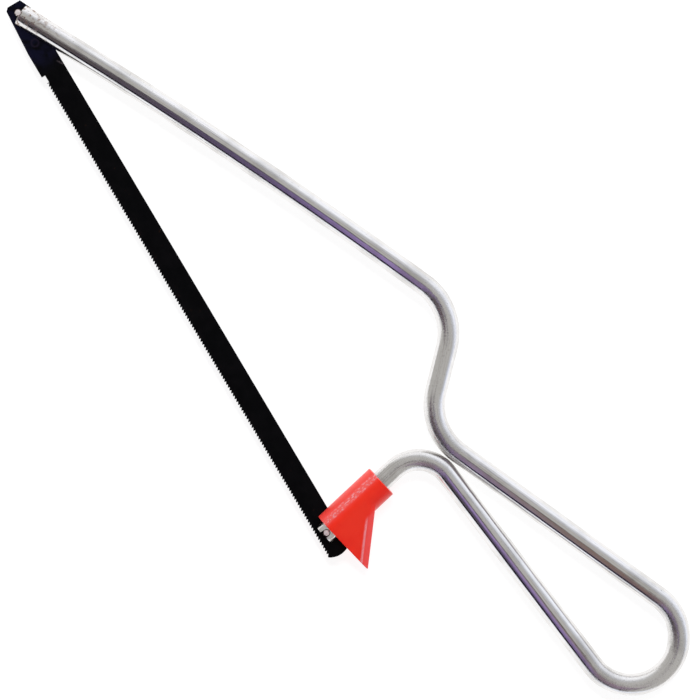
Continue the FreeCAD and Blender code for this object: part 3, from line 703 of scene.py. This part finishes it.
red_plastic, shade, surface = new_material("red_plastic", IOR=1.5)
surface.inputs["Specular IOR Level"].default_value = 0.42
place = shade.out(shade.node("ShaderNodeTexCoord"), "Object")
centred = shade.vector("SUBTRACT", place, tuple(heel_pin))
turn = shade.node("ShaderNodeVectorRotate", {"rotation_type": "Z_AXIS"}, Vector=centred)
turn.inputs["Angle"].default_value = -math.radians(HEEL_ANGLE)
straight_up = shade.out(turn)
parts = shade.node("ShaderNodeSeparateXYZ", None, Vector=straight_up)
along, aside = shade.out(parts, "X"), shade.out(parts, "Y")
orange_peel = shade.noise(centred, 900.0, 3.0, 0.55)
cloud = shade.noise(centred, 160.0, 3.0, 0.6)
nicks = shade.noise(shade.vector("MULTIPLY", straight_up, (1100.0, 2300.0, 1500.0)), 1.0, 3.0, 0.6)
# Painted highlight along the barrel, 2.1 mm to the window side of the axis: a pale pink band, and in it
# pale-pink painted glints on real nicks, which also show in roughness and bump.
off_highlight_band = (aside - 2.1 * MM) / (0.95 * MM)
wear_and_highlight_band = shade.step(off_highlight_band * off_highlight_band, 0.05, 1.0, 1, 0)
nicks_and_glints = wear_and_highlight_band * shade.step(nicks, 0.5, 0.6)
edge_gap = (FIN_REACH + aside - along * (FIN_REACH - SLEEVE_RADIUS) / FIN_ROOT) * 0.7644
# Painted highlight: a pale-pink line on the fin's bevel, 0.7 to 1.6 mm in from the slanted edge, broken up by
# the nick noise.
bevel_highlight = (
    shade.step(edge_gap, 0.7 * MM, 1.0 * MM) * shade.step(edge_gap, 1.15 * MM, 1.6 * MM, 1, 0)
    * shade.step(0 - aside, 3.6 * MM, 5.2 * MM)
)
# Painted sheen: the fin's bevel, within about 1 mm of the slanted edge, is tinted lighter pink, as if lit.
bevel_sheen = shade.step(edge_gap, 0.9 * MM, 1.1 * MM, 1, 0) * shade.step(0 - aside, 3.6 * MM, 4.6 * MM)
scuffs = shade.noise(shade.vector("MULTIPLY", straight_up, (300.0, 3000.0, 3000.0)), 1.0, 3.0, 0.6)
colour = shade.mix(shade.step(cloud, 0.35, 0.65), (0.97, 0.017, 0.004), (0.99, 0.028, 0.008))
# Painted sheen: the side of the barrel that faces the window is tinted pinker, as if lit more.
colour = shade.mix(shade.step(aside, 0.4 * MM, 2.0 * MM) * 0.5, colour, (0.96, 0.10, 0.09))
# Painted highlight: the pale pink band along the barrel, then the pale-pink glints on its nicks.
colour = shade.mix(wear_and_highlight_band * 0.35, colour, (0.98, 0.22, 0.2))
colour = shade.mix(nicks_and_glints * 0.6, colour, (0.93, 0.5, 0.56))
colour = shade.mix(bevel_sheen * 0.6, colour, (0.98, 0.09, 0.09))
colour = shade.mix(bevel_highlight * shade.step(nicks, 0.3, 0.55, 0.5, 1) * 0.75, colour, (0.97, 0.36, 0.4))
rough = 0.24 + 0.12 * scuffs + 0.25 * nicks_and_glints
normal = shade.bump(orange_peel * 0.4 + scuffs * 0.12, 0.2, 0.03 * MM)
normal = shade.bump(nicks_and_glints, 0.6, 0.08 * MM, normal)
connect(shade, surface, Base_Color=colour, Roughness=rough, Normal=normal)

red_sleeve = new_piece("red_sleeve", sleeve_mesh(), red_plastic)
slot_start = heel_pin + np.append(SETBACK * polar(HEEL_ANGLE, 1), 0)
carve(
    red_sleeve,
    [block("blade_slot", (-1 * MM, 3.4 * MM), (-12.0 * MM, 6 * MM), slit_width, slot_start, HEEL_ANGLE)],
)
red_sleeve.data.set_sharp_from_angle(angle=math.radians(38))
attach(red_sleeve, "sleeve")
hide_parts("sleeve")
bent_rod.data.set_sharp_from_angle(angle=math.radians(38))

▸ **Work to complete**
Write out every line exactly as it stands.

▸ **Completed task**
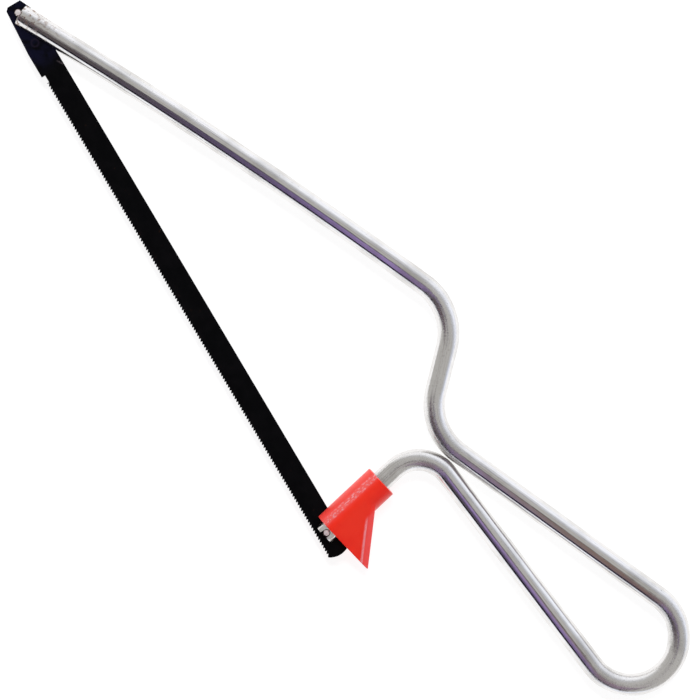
Continue the FreeCAD and Blender code for this object: part 3, from line 703 of scene.py. This part finishes it.
red_plastic, shade, surface = new_material("red_plastic", IOR=1.5)
surface.inputs["Specular IOR Level"].default_value = 0.42
place = shade.out(shade.node("ShaderNodeTexCoord"), "Object")
centred = shade.vector("SUBTRACT", place, tuple(heel_pin))
turn = shade.node("ShaderNodeVectorRotate", {"rotation_type": "Z_AXIS"}, Vector=centred)
turn.inputs["Angle"].default_value = -math.radians(HEEL_ANGLE)
straight_up = shade.out(turn)
parts = shade.node("ShaderNodeSeparateXYZ", None, Vector=straight_up)
along, aside = shade.out(parts, "X"), shade.out(parts, "Y")
orange_peel = shade.noise(centred, 900.0, 3.0, 0.55)
cloud = shade.noise(centred, 160.0, 3.0, 0.6)
nicks = shade.noise(shade.vector("MULTIPLY", straight_up, (1100.0, 2300.0, 1500.0)), 1.0, 3.0, 0.6)
# Painted highlight along the barrel, 2.1 mm to the window side of the axis: a pale pink band, and in it
# pale-pink painted glints on real nicks, which also show in roughness and bump.
off_highlight_band = (aside - 2.1 * MM) / (0.95 * MM)
wear_and_highlight_band = shade.step(off_highlight_band * off_highlight_band, 0.05, 1.0, 1, 0)
nicks_and_glints = wear_and_highlight_band * shade.step(nicks, 0.5, 0.6)
edge_gap = (FIN_REACH + aside - along * (FIN_REACH - SLEEVE_RADIUS) / FIN_ROOT) * 0.7644
# Painted highlight: a pale-pink line on the fin's bevel, 0.7 to 1.6 mm in from the slanted edge, broken up by
# the nick noise.
bevel_highlight = (
    shade.step(edge_gap, 0.7 * MM, 1.0 * MM) * shade.step(edge_gap, 1.15 * MM, 1.6 * MM, 1, 0)
    * shade.step(0 - aside, 3.6 * MM, 5.2 * MM)
)
# Painted sheen: the fin's bevel, within about 1 mm of the slanted edge, is tinted lighter pink, as if lit.
bevel_sheen = shade.step(edge_gap, 0.9 * MM, 1.1 * MM, 1, 0) * shade.step(0 - aside, 3.6 * MM, 4.6 * MM)
scuffs = shade.noise(shade.vector("MULTIPLY", straight_up, (300.0, 3000.0, 3000.0)), 1.0, 3.0, 0.6)
colour = shade.mix(shade.step(cloud, 0.35, 0.65), (0.97, 0.017, 0.004), (0.99, 0.028, 0.008))
# Painted sheen: the side of the barrel that faces the window is tinted pinker, as if lit more.
colour = shade.mix(shade.step(aside, 0.4 * MM, 2.0 * MM) * 0.5, colour, (0.96, 0.10, 0.09))
# Painted highlight: the pale pink band along the barrel, then the pale-pink glints on its nicks.
colour = shade.mix(wear_and_highlight_band * 0.35, colour, (0.98, 0.22, 0.2))
colour = shade.mix(nicks_and_glints * 0.6, colour, (0.93, 0.5, 0.56))
colour = shade.mix(bevel_sheen * 0.6, colour, (0.98, 0.09, 0.09))
colour = shade.mix(bevel_highlight * shade.step(nicks, 0.3, 0.55, 0.5, 1) * 0.75, colour, (0.97, 0.36, 0.4))
rough = 0.24 + 0.12 * scuffs + 0.25 * nicks_and_glints
normal = shade.bump(orange_peel * 0.4 + scuffs * 0.12, 0.2, 0.03 * MM)
normal = shade.bump(nicks_and_glints, 0.6, 0.08 * MM, normal)
connect(shade, surface, Base_Color=colour, Roughness=rough, Normal=normal)

red_sleeve = new_piece("red_sleeve", sleeve_mesh(), red_plastic)
slot_start = heel_pin + np.append(SETBACK * polar(HEEL_ANGLE, 1), 0)
carve(
    red_sleeve,
    [block("blade_slot", (-1 * MM, 3.4 * MM), (-12.0 * MM, 6 * MM), slit_width, slot_start, HEEL_ANGLE)],
)
red_sleeve.data.set_sharp_from_angle(angle=math.radians(38))
attach(red_sleeve, "sleeve")
hide_parts("sleeve")
bent_rod.data.set_sharp_from_angle(angle=math.radians(38))